The COVID-19 Virus Has Tested Positive For Pauline Hanson

Pauline Hanson with a green tinge on a yellow background, surrounding by microbe emojis

Actual sickness to society Pauline Hanson has to take a break from infecting the public with her nasty bigotry because it turns out, she’s contracted COVID-19. Or rather, the virus has contracted her.

The grubby gremlin herself confirmed the news to Kyle and Jackie O in a cringe interview where they fawned over how loved she is by locals. Yeah, wish I was joking.

“I’m up to shit,” Pauline Hanson charmingly told KIIS radio when asked how she is. Which actually doesn’t make sense but maybe expecting a coherent sentence is too much.

“I’ve got COVID.”

Mind you, she said this while hacking out huge, cantankerous, earth-shaking coughs between each word. Seems like divine intervention to protect us from her bullshit if you ask me. But apparently not even the universe’s magic can get this woman to shut the fuck up.

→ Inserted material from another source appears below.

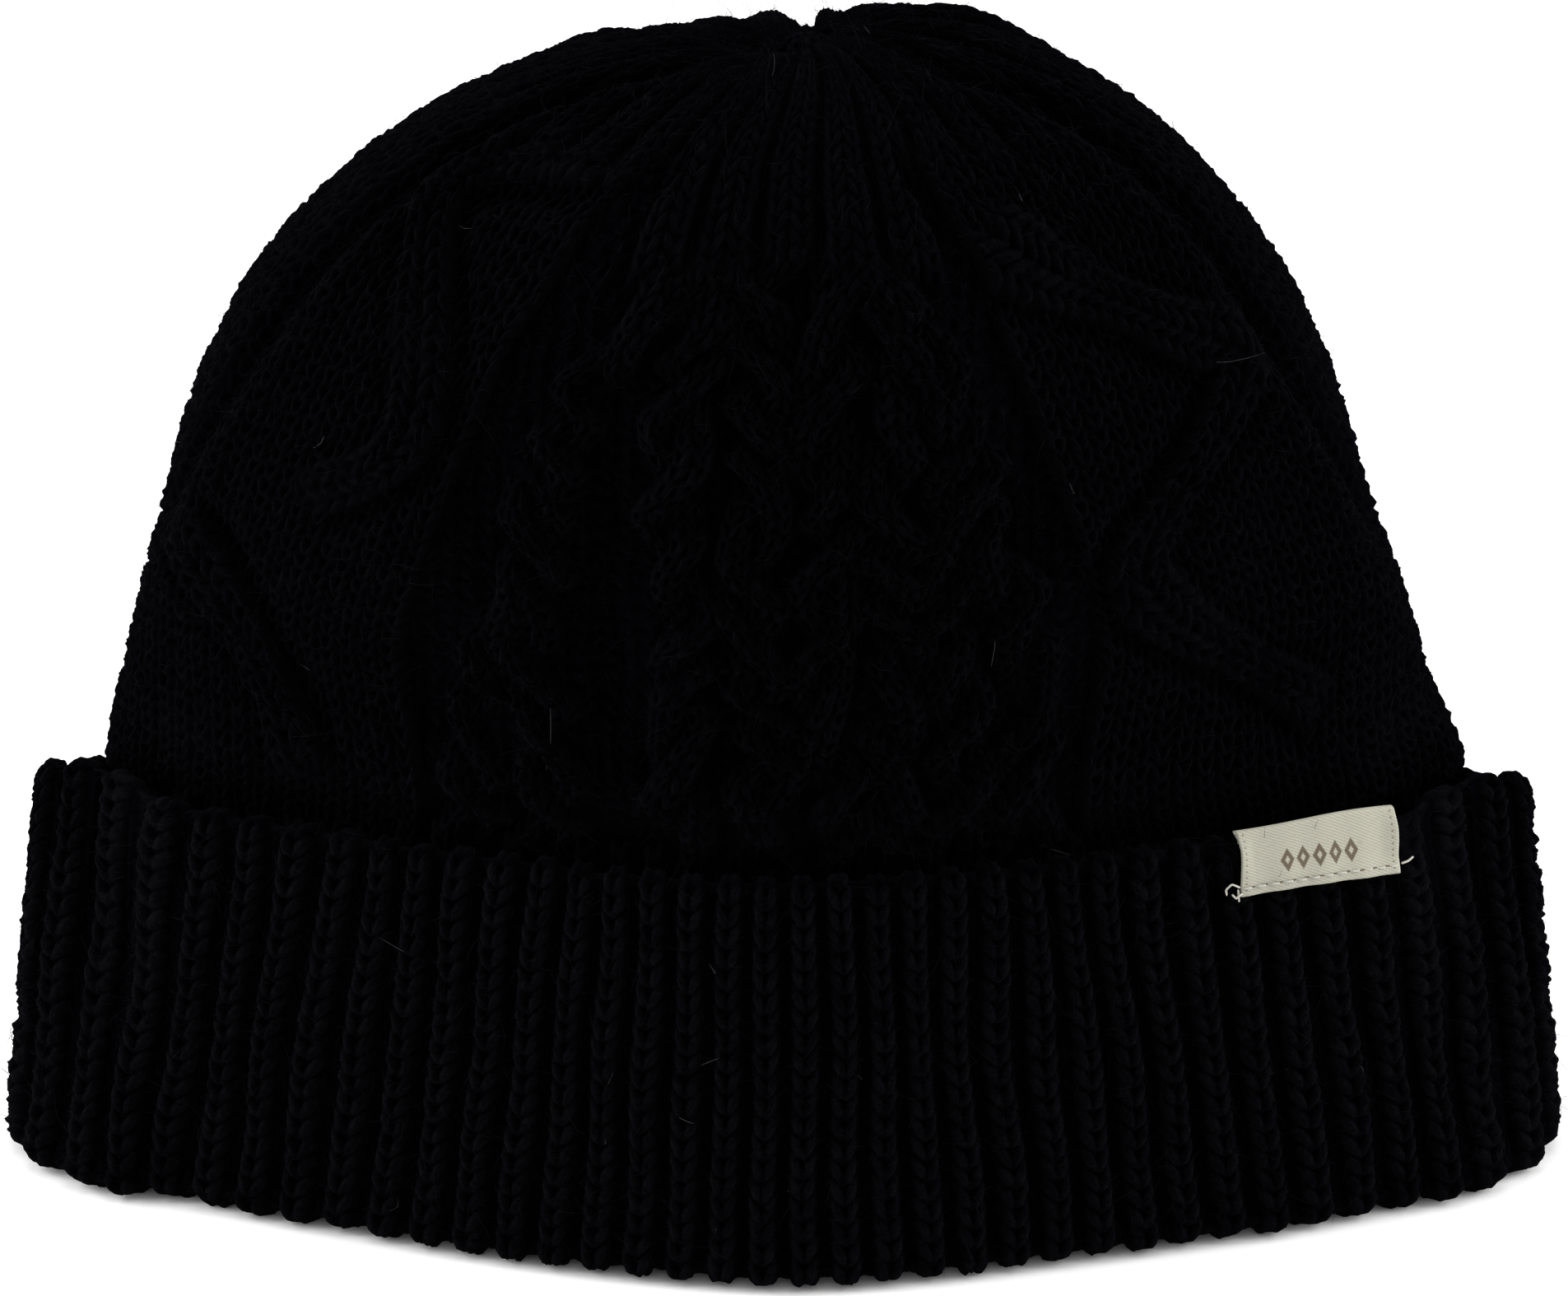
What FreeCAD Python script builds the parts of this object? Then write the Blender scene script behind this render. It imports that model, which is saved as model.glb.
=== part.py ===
import FreeCAD, Part
import math
import os

# A wool beanie with a turn-up ribbed cuff, standing on its brim and lightly opened, in millimetres.
# Origin: middle of the brim on the surface it stands on. +X to the wearer's left as the front is faced,
# -Y is the front, +Z is up. Every level of the hat is a flattened oval made of four tangent arcs.

# ---- Driving dimensions ----
brim_half_width = 111.0       # outside of the cuff at its fold
brim_half_depth = 46.0
side_radius = 14.0            # tight folds at the two sides of the flattened hat
cuff_height = 60.0
cuff_top_half_width = 104.0
cuff_top_half_depth = 41.2
cuff_thickness = 4.5          # one layer of rib
fold_height = 5.0             # thickness of the brim fold that joins cuff and inner band
fold_rounding = 3.0
throat_flare = 6.0            # how far the fold opens out under the inner band

unroll_clearance = 1.5        # all round, between the cuff's top and the band that slides past it
fold_gap = 0.3                # between the fold and the band that stands over it
knit_thickness = 3.5          # inner band and crown fabric
crown_base_half_width = 91.5
crown_base_half_depth = 34.5
crown_base_z = 59.0
crown_height = 104.5          # from the top of the inner band to where the dome's formula closes
crown_cut = 0.99              # share of the crown height at which the gathered top is flat
crown_levels = 12

label_width = 24.0
label_drop = 9.0              # visible leg of the folded label
label_thickness = 0.5
label_x = 72.0
thread_size = 0.35
stitch_length = 1.4
stitch_pitch = 2.2

care_label_width = 24.0
care_label_length = 34.0
care_label_thickness = 0.8
care_label_x = -19.0
care_label_top = 55.0

seam_width = 3.0
seam_thickness = 1.2
cuff_seam_width = 2.4
cuff_seam_thickness = 0.7
seam_top = 143.0

gather_radius = 5.0
gather_thickness = 1.2
gather_post_radius = 2.0
knot_radius = 2.8
tail_radius = 0.9
tail_length = 10.0

UP = FreeCAD.Vector(0, 0, 1)


# ---- Levels: (half width, half depth, side radius, height) ----
def inset(level, distance):
    """The same oval moved inwards by a distance."""
    a, b, r, z = level
    return (a - distance, b - distance, r - distance, z)


def between(low, high, share):
    """The oval part of the way from one level to another."""
    return tuple(p + (q - p) * share for p, q in zip(low, high))


def long_arc_radius(level):
    """Radius of the front and back arcs of an oval."""
    a, b, r, z = level
    return (a * a + b * b - 2 * a * r) / (2 * (b - r))


def oval(level):
    """Closed wire of four tangent arcs, wide in X."""
    a, b, r, z = level
    big = long_arc_radius(level)
    spread = math.asin((a - r) / (big - r))
    x = big * math.sin(spread)
    y = big * math.cos(spread) - (big - b)
    corners = [(x, -y), (x, y), (-x, y), (-x, -y)]
    middles = [(a, 0), (0, b), (-a, 0), (0, -b)]
    edges = []
    for index in range(4):
        start = FreeCAD.Vector(*corners[index], z)
        middle = FreeCAD.Vector(*middles[index], z)
        end = FreeCAD.Vector(*corners[(index + 1) % 4], z)
        edges.append(Part.Arc(start, middle, end).toShape())
    return Part.Wire(edges)


def tube(levels, ruled=True):
    """Solid lofted through the levels, flat at both ends."""
    return Part.makeLoft([oval(level) for level in levels], True, ruled)


def front_point(level, x):
    """Depth of the front arc at x, and the arc's turn about Z there in degrees."""
    big = long_arc_radius(level)
    y = (big - level[1]) - math.sqrt(big * big - x * x)
    return y, math.degrees(math.asin(x / big))


brim = (brim_half_width, brim_half_depth, side_radius, 0.0)
cuff_top = (cuff_top_half_width, cuff_top_half_depth, side_radius, cuff_height)
cuff_inner_top = inset(cuff_top, cuff_thickness)
band_bottom = inset(cuff_inner_top, unroll_clearance)[:3] + (fold_height + fold_gap,)


def cuff_level(z):
    """Outside of the cuff at a height, before its edges are rounded."""
    return between(brim, cuff_top, z / cuff_height)


def crown_level(share):
    """Outside of the crown at a share of its height."""
    a = crown_base_half_width * (1 - 0.27 * share) * math.sqrt(1 - share ** 5.3)
    b = crown_base_half_depth * (1 + 0.60 * share) * math.sqrt(1 - share ** 2.6)
    r = b * (0.30 + 0.30 * share)
    return (a, b, r, crown_base_z + crown_height * share)


# ---- Cuff body ----
def cuff_outside(grow=0.0):
    """Outside form of the cuff with a rounded fold and a rounded top edge, grown outwards if asked."""
    levels = []
    for step in range(4):
        angle = math.radians(30 * step)
        z = fold_rounding * (1 - math.cos(angle))
        levels.append(inset(cuff_level(z), fold_rounding * (1 - math.sin(angle)) - grow))
    edge = cuff_thickness / 3
    for step in range(4):
        angle = math.radians(30 * step)
        z = cuff_height + grow - edge * (1 - math.sin(angle))
        form = inset(cuff_level(z), edge * (1 - math.cos(angle)) - grow)
        levels.append(form[:3] + (z,))
    return tube(levels)


def cuff_well(grow=0.0):
    """Space between the cuff and the inner band, open at the top, made smaller if asked."""
    low = inset(cuff_level(fold_height), cuff_thickness + grow)
    high = inset(cuff_top, cuff_thickness + grow)
    return tube([low, high, high[:3] + (cuff_height + 5.0,)])


def make_turn_up_cuff():
    band_inside = inset(band_bottom, knit_thickness)
    throat_levels = []
    for step in range(4):
        angle = math.radians(30 * step)
        z = fold_height * (1 - math.cos(angle))
        flared = inset(band_inside, -throat_flare * (1 - math.sin(angle)))
        throat_levels.append(flared[:3] + (z,))
    throat_levels.append(band_inside[:3] + (fold_height + 1.0,))
    return cuff_outside().cut(cuff_well()).cut(tube(throat_levels))


def label_window():
    """Box that the folded label lies in, turned square to the cuff."""
    y, turn = front_point(cuff_top, label_x)
    box = Part.makeBox(label_width, 4 * cuff_thickness, label_drop + 5.0)
    box.translate(FreeCAD.Vector(-label_width / 2, -2 * cuff_thickness, 0))
    box.rotate(FreeCAD.Vector(), UP, turn)
    box.translate(FreeCAD.Vector(label_x, y, cuff_height - label_drop))
    return box


def make_woven_label():
    window = label_window()
    cloth = cuff_outside(label_thickness).common(window).cut(cuff_well(label_thickness))
    wall = cuff_outside().common(window).cut(cuff_well())
    return cloth.cut(wall)


def stitch_row(level, centre_x, count, side, stand_off):
    """Row of short thread stitches on the front (side 1) or back (side -1) arc of a level."""
    stitches = []
    for index in range(count):
        x = centre_x + (index - (count - 1) / 2) * stitch_pitch
        y, turn = front_point(level, x)
        stitch = Part.makeBox(stitch_length, thread_size, thread_size)
        stitch.translate(FreeCAD.Vector(-stitch_length / 2, -thread_size - stand_off, 0))
        stitch.rotate(FreeCAD.Vector(), UP, turn)
        stitch.translate(FreeCAD.Vector(x, y, level[3]))
        if side < 0:
            stitch = stitch.mirror(FreeCAD.Vector(), FreeCAD.Vector(0, 1, 0))
        stitches.append(stitch)
    return Part.makeCompound(stitches)


def make_label_stitching():
    level = inset(cuff_level(cuff_height - label_drop + 1.0), -label_thickness)
    return stitch_row(level, label_x, 10, 1, 0.1)


def back_strip(width, low, high):
    """Box over the middle of the back."""
    box = Part.makeBox(width, 2 * brim_half_depth, high - low)
    box.translate(FreeCAD.Vector(-width / 2, 0, low))
    return box


def make_cuff_seam_yarn():
    ridge = cuff_well().cut(cuff_well(cuff_seam_thickness))
    return ridge.common(back_strip(cuff_seam_width, fold_height, cuff_height - 1.0))


# ---- Crown body ----
def band_tube(distance):
    low = inset(band_bottom, distance)
    high = inset(crown_level(0.0), distance)
    return tube([low, high])


def make_inner_rib_band():
    return band_tube(0.0).cut(band_tube(knit_thickness))


def crown_form(distance, cut):
    """Dome of the crown, moved inwards by a distance, with its formula stopped at a share of the height."""
    squeeze = (crown_height - distance) / crown_height
    levels = []
    for step in range(crown_levels + 1):
        share = cut * math.sin(math.pi / 2 * step / crown_levels)
        level = inset(crown_level(share), distance)
        levels.append(level[:3] + (crown_base_z + crown_height * share * squeeze,))
    return tube(levels, ruled=False)


def make_crown_fabric():
    dome = crown_form(0.0, crown_cut).cut(crown_form(knit_thickness, crown_cut - 0.005))
    hole = Part.makeCylinder(gather_post_radius, 20.0, FreeCAD.Vector(0, 0, crown_base_z + crown_height - 15))
    return dome.cut(hole)


def make_back_seam_yarn():
    hollow = band_tube(knit_thickness).fuse(crown_form(knit_thickness, crown_cut - 0.005))
    core = band_tube(knit_thickness + seam_thickness)
    core = core.fuse(crown_form(knit_thickness + seam_thickness, crown_cut - 0.03))
    return hollow.cut(core).common(back_strip(seam_width, 0.0, seam_top))


crown_top_z = crown_base_z + crown_height * crown_cut
ceiling_z = crown_base_z + (crown_height - knit_thickness) * (crown_cut - 0.005)
post_bottom_z = ceiling_z - 0.6


def make_crown_gather_yarn():
    wound = Part.makeCylinder(gather_radius, gather_thickness, FreeCAD.Vector(0, 0, crown_top_z))
    rim = [edge for edge in wound.Edges if edge.BoundBox.ZMin > crown_top_z + gather_thickness / 2]
    wound = wound.makeFillet(gather_thickness * 0.7, [edge for edge in rim if edge.Closed])
    height = crown_top_z - post_bottom_z
    post = Part.makeCylinder(gather_post_radius, height, FreeCAD.Vector(0, 0, post_bottom_z))
    return wound.fuse(post).removeSplitter()


def make_gather_knot():
    centre = FreeCAD.Vector(0, 0, post_bottom_z - knot_radius * 0.8)
    knot = Part.makeSphere(knot_radius, centre)
    for side in (-1, 1):
        direction = FreeCAD.Vector(side * 0.8, 0.3 * side, -1)
        knot = knot.fuse(Part.makeCylinder(tail_radius, tail_length, centre, direction))
    flat_top = Part.makeBox(20, 20, 10, FreeCAD.Vector(-10, -10, post_bottom_z))
    return knot.cut(flat_top)


def make_care_label():
    box = Part.makeBox(care_label_width, 2 * brim_half_depth, care_label_length)
    box.translate(FreeCAD.Vector(care_label_x - care_label_width / 2, 0, care_label_top - care_label_length))
    cloth = band_tube(knit_thickness).cut(band_tube(knit_thickness + care_label_thickness))
    return cloth.common(box)


def make_care_label_stitching():
    share = (care_label_top - 2.0 - band_bottom[3]) / (crown_base_z - band_bottom[3])
    level = between(band_bottom, crown_level(0.0), share)
    level = inset(level, knit_thickness + care_label_thickness + thread_size + 0.3)
    return stitch_row(level, care_label_x, 9, -1, 0.0)


NODES = {
    "turn_up_cuff": make_turn_up_cuff,
    "cuff_seam_yarn": make_cuff_seam_yarn,
    "woven_label": make_woven_label,
    "label_stitching": make_label_stitching,
    "inner_rib_band": make_inner_rib_band,
    "crown_fabric": make_crown_fabric,
    "back_seam_yarn": make_back_seam_yarn,
    "crown_gather_yarn": make_crown_gather_yarn,
    "gather_knot": make_gather_knot,
    "care_label": make_care_label,
    "care_label_stitching": make_care_label_stitching,
}

os.makedirs("parts", exist_ok=True)
for name, make in NODES.items():
    shape = make()
    print(name, "valid", shape.isValid(), "solids", len(shape.Solids), "volume", round(shape.Volume))
    shape.exportStep("parts/" + name + ".step")
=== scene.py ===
import math

import bpy
import numpy as np
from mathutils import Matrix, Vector


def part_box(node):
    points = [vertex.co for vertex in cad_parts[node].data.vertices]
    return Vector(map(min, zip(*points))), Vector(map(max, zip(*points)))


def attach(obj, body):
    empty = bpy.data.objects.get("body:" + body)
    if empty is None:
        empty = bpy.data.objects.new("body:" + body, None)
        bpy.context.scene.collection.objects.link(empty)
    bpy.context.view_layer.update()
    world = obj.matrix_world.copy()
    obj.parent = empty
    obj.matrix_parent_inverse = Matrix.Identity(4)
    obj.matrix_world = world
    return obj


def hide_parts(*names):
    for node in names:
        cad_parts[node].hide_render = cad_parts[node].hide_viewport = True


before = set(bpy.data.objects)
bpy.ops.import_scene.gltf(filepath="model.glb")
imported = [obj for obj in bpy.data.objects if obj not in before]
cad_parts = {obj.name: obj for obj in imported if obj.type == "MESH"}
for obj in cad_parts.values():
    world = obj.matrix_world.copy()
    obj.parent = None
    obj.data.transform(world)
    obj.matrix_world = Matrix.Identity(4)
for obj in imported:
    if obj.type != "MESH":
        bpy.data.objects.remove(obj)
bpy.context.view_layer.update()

# Shapes are worked out in millimetres and made in metres.
MM = 0.001
DETAIL = 1.0
TURN = 2 * math.pi


# ---------------------------------------------------------------- sizes from the frame
def top_of(node):
    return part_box(node)[1] / MM


BRIM_WIDTH = top_of("turn_up_cuff").x
BRIM_DEPTH = top_of("turn_up_cuff").y
CUFF_HEIGHT = top_of("turn_up_cuff").z
CROWN_WIDTH = top_of("crown_fabric").x
CROWN_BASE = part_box("crown_fabric")[0].z / MM
CROWN_TOP = top_of("crown_fabric").z

SIDE_RADIUS = 14.0
CUFF_TOP_WIDTH = BRIM_WIDTH - 7.0
CUFF_TOP_DEPTH = BRIM_DEPTH - 4.8
CUFF_THICKNESS = 4.5
KNIT_THICKNESS = 3.5
CROWN_BASE_DEPTH = 34.5
CROWN_RISE = (CROWN_TOP - CROWN_BASE) / 0.99
CROWN_END = 0.9994
BAND_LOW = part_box("inner_rib_band")[0].z / MM
BAND_WIDTH = top_of("inner_rib_band").x
BAND_DEPTH = top_of("inner_rib_band").y
CROWN_TUCK = 3.2

RIBS = 76
RIB_COURSE = 3.0
RIB_DEPTH = 2.35
RIB_SINK = 1.15
INNER_RIB_DEPTH = 1.5
WALE = 3.05
COURSE = 2.35
ROPE_SWING = 2.6
ROPE_RADIUS = 2.75
GROOVE_DEPTH = 2.9

# Rounded lengths of the cloth round the cuff and the crown, which set how fine their grids are.
CUFF_GIRTH = 505
CROWN_GIRTH = 431
CUFF_FIBRES = 22000
CROWN_FIBRES = 34000
PALE_ONE_IN = 450

LABEL_MIDDLE = 72.0
LABEL_WIDTH = 24.0
LABEL_LEG = 9.0
LABEL_THICKNESS = 0.35
LABEL_STITCH_PITCH = 2.05
LABEL_STITCH_HEIGHT = 1.15
CARE_WIDTH = 24.0
CARE_LENGTH = 34.0
CARE_MIDDLE = -19.0
CARE_TOP = 55.0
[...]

“I travel the five states around the whole of Australia campaigning but I go to the most locked-down state, last week, to Western Australia, and I got it,” she continued. The five states… whole of Australia… dear lord.

And no, she didn’t explain how she could possibly know the exact location she acquired COVID considering she’s been touring the nation and the virus can take several days to show symptoms. But when has she ever been a friend of facts, right?

Pauline also confirmed that she is still unvaccinated 5eva and plans to stay that way.

“I’ve told you that before, I’m not getting vaccinated,”she insisted.

“Guess what? I haven’t been in hospital, I’m still kicking, I’m alive, I’m fine.

“Anyway, it’s all good, it’s like I’ve had a heavy cold.”

Um, judging the ear-splitting, stomach-churning decibel of the evil coughs ripping out of her while she was on the radio, I have to say, I do not think she is fine. As for being alive, I have to say, the ghoulish vibes don’t agree.

But hey, maybe all this hacking will expel the racism out of her.